AAS para prevenção primária cardiovascular: 'mocinho' ou bandido?
Há muito que se sabe que a aspirina é um “santo remédio”... Uma medicação barata, de fácil acesso e que desde 1800 e bolinha sabia-se servir para febre, dor e inflamação e que, apesar da propaganda reiterar que “não afetava o coração”, só quase 100 anos depois, descobriu-se seu benefício na Cardiologia.
Baseados nessa descoberta da década de 80, muitos estudos já comprovaram a eficácia da droga na prevenção secundária de eventos cardiovasculares e muitos outros têm tentado extrapolar seu benefício para prevenção primária de tais fenômenos.
Partindo do pressuposto de que pacientes portadores de DM (tipo 1 e 2) possuem um risco de eventos cardiovasculares de 2-3 vezes maior do que a população em geral, alguns trials já fizeram o esforço para demonstrar uma relação benéfica do uso do AAS para prevenção de fenômenos nessa população e na geral, destacando-se o ATT (Antithrombotic Trialists’ Collaboration) que, em 2009, demonstrou uma redução de 12% na ocorrência de eventos graves a custa de um aumento de 50% na taxa de sangramento maior, já sugerindo uma proteção primária controversa (mesmo na população geral). Em paralelo a essa questão, existe, ainda, uma especulação quanto ao papel da aspirina na prevenção de neoplasias, especialmente às do TGI, com ênfase para uma possível redução na incidência do câncer colorretal.
Neste cenário, o trial ASCEND Study Collaborative Group publicado em Agosto/2018, foi um estudo multicêntrico (que envolveu registros regionais de todo o Reino Unido), randomizado e teve por objetivo testar a eficácia e segurança do uso da Aspirina Vs placebo na prevenção primária de eventos cardiovasculares em pacientes com diabetes e sem doença coronariana clínica evidente.
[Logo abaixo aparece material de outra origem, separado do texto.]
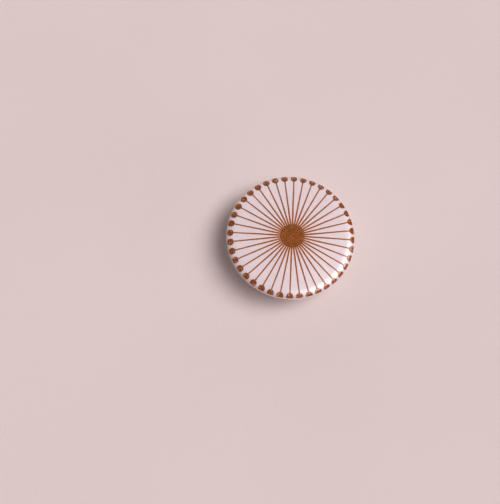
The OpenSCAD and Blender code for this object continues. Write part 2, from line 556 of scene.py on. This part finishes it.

Apresentou uma fase inicial de ‘run in’ para, então, randomizar a população (>10.000 pacientes) nos braços do estudo AAS e Placebo para análise subsequente com intenção de tratar. Como desfecho primário, definiu-se pela primeira ocorrência de qualquer “evento vascular grave”: IAM não fatal ou AVC não fatal (excluindo hemorragia intracraniana confirmada) ou morte vascular excluindo hemorragia intracraniana confirmada (ou seja, excluindo HSA, hemorragia intracerebral e outras lesões intracranianas não traumáticas hemorrágicas); como desfecho de eficácia secundário, estabeleceu-se a ocorrência de qualquer câncer do TGI (após 3 anos de seguimento). O desfecho de segurança foi o composto de HIC confirmada, sangramento com risco de visão, sangramento gastrointestinal ou sangramento que resultou em hospitalização, transfusão ou morte.
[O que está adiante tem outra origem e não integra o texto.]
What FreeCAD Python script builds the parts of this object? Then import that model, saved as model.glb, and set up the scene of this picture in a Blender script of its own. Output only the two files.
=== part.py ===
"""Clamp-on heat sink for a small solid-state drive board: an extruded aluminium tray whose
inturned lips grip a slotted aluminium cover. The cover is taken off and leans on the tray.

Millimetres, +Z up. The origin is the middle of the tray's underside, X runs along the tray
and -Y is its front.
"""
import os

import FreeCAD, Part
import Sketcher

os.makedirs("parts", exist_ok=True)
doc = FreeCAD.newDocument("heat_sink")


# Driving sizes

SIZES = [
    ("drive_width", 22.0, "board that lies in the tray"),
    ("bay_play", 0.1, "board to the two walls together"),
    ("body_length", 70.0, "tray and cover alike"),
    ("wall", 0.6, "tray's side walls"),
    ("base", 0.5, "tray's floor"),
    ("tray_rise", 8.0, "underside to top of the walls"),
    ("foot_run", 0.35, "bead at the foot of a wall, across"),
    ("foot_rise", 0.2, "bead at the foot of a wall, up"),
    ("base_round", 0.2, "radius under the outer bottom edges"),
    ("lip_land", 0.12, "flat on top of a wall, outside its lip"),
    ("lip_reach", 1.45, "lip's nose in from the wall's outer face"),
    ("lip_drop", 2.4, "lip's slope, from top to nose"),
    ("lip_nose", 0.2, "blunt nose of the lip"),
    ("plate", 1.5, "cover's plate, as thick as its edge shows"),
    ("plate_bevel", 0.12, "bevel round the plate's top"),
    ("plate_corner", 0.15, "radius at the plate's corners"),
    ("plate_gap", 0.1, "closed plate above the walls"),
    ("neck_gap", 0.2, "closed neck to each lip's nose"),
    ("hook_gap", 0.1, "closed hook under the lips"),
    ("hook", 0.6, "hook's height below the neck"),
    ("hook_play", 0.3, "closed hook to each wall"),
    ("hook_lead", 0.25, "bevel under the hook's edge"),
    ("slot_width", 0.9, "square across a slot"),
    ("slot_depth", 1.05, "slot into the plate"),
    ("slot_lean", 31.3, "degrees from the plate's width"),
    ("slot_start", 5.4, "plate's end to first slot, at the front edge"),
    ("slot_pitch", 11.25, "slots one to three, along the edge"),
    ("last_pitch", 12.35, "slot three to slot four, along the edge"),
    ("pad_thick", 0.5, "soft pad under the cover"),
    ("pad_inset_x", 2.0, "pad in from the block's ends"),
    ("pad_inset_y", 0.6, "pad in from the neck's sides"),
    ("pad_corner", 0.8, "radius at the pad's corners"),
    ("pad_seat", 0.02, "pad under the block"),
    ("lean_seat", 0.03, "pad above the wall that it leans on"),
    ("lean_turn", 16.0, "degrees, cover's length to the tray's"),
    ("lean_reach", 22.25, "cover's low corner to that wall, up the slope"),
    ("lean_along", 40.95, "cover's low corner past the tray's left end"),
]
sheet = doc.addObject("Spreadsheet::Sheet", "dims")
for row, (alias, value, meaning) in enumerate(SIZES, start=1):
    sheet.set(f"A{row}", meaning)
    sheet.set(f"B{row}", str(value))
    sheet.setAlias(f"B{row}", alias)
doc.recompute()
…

Após um acompanhamento médio de 7,4 anos, o desfecho cardiovascular composto primário ocorreu em 658 pacientes no grupo aspirina versus 743 no grupo placebo (razão de taxa: 0,88, valor de p: 0,01); já o desfecho primário de segurança (sangramento) ocorreu em 314 pacientes no grupo da aspirina, em comparação com 245 no grupo controle (RRR=1,29); ou seja, apesar de uma redução de 12% na taxa de eventos, houve um aumento de 29% da taxa de sangramentos maiores nessa população, de modo a subestimar o desfecho de segurança em relação a magnitude do benefício. Quanto aos efeitos sobre o câncer, não houve diferença entre os grupos no risco de neoplasia do TGI, nem houve uma sugestão de um efeito emergente com maior tempo de seguimento.
Porém, ainda na fase descrita de recrutamento, mas já após a randomização, o desfecho primário original do estudo foi modificado para inclusão de AIT na definição de evento vascular grave sob o argumento de aumentar o poder estatístico do trial com o aumento amostral (>15mil pacientes). Porém, considerando que a redução de eventos cardiovasculares no grupo aspirina foi motivada, em grande parte, pela redução do AIT, o estudo perde poder para afirmar a assertiva da conclusão de que os benefícios absolutos foram amplamente contrabalanceados pelo risco de sangramento, já que, ao acrescentar o desfecho ao desenho original (com estudo em andamento) deixa o autor mais suscetível ao erro (tipo I).
Desse modo, ter algum benefício descrito não implica no emprego sistemático de alguma terapia; ela precisa ser, também, segura para justificar seu uso, pois todo 'mocinho' tem potencial para ser vilão.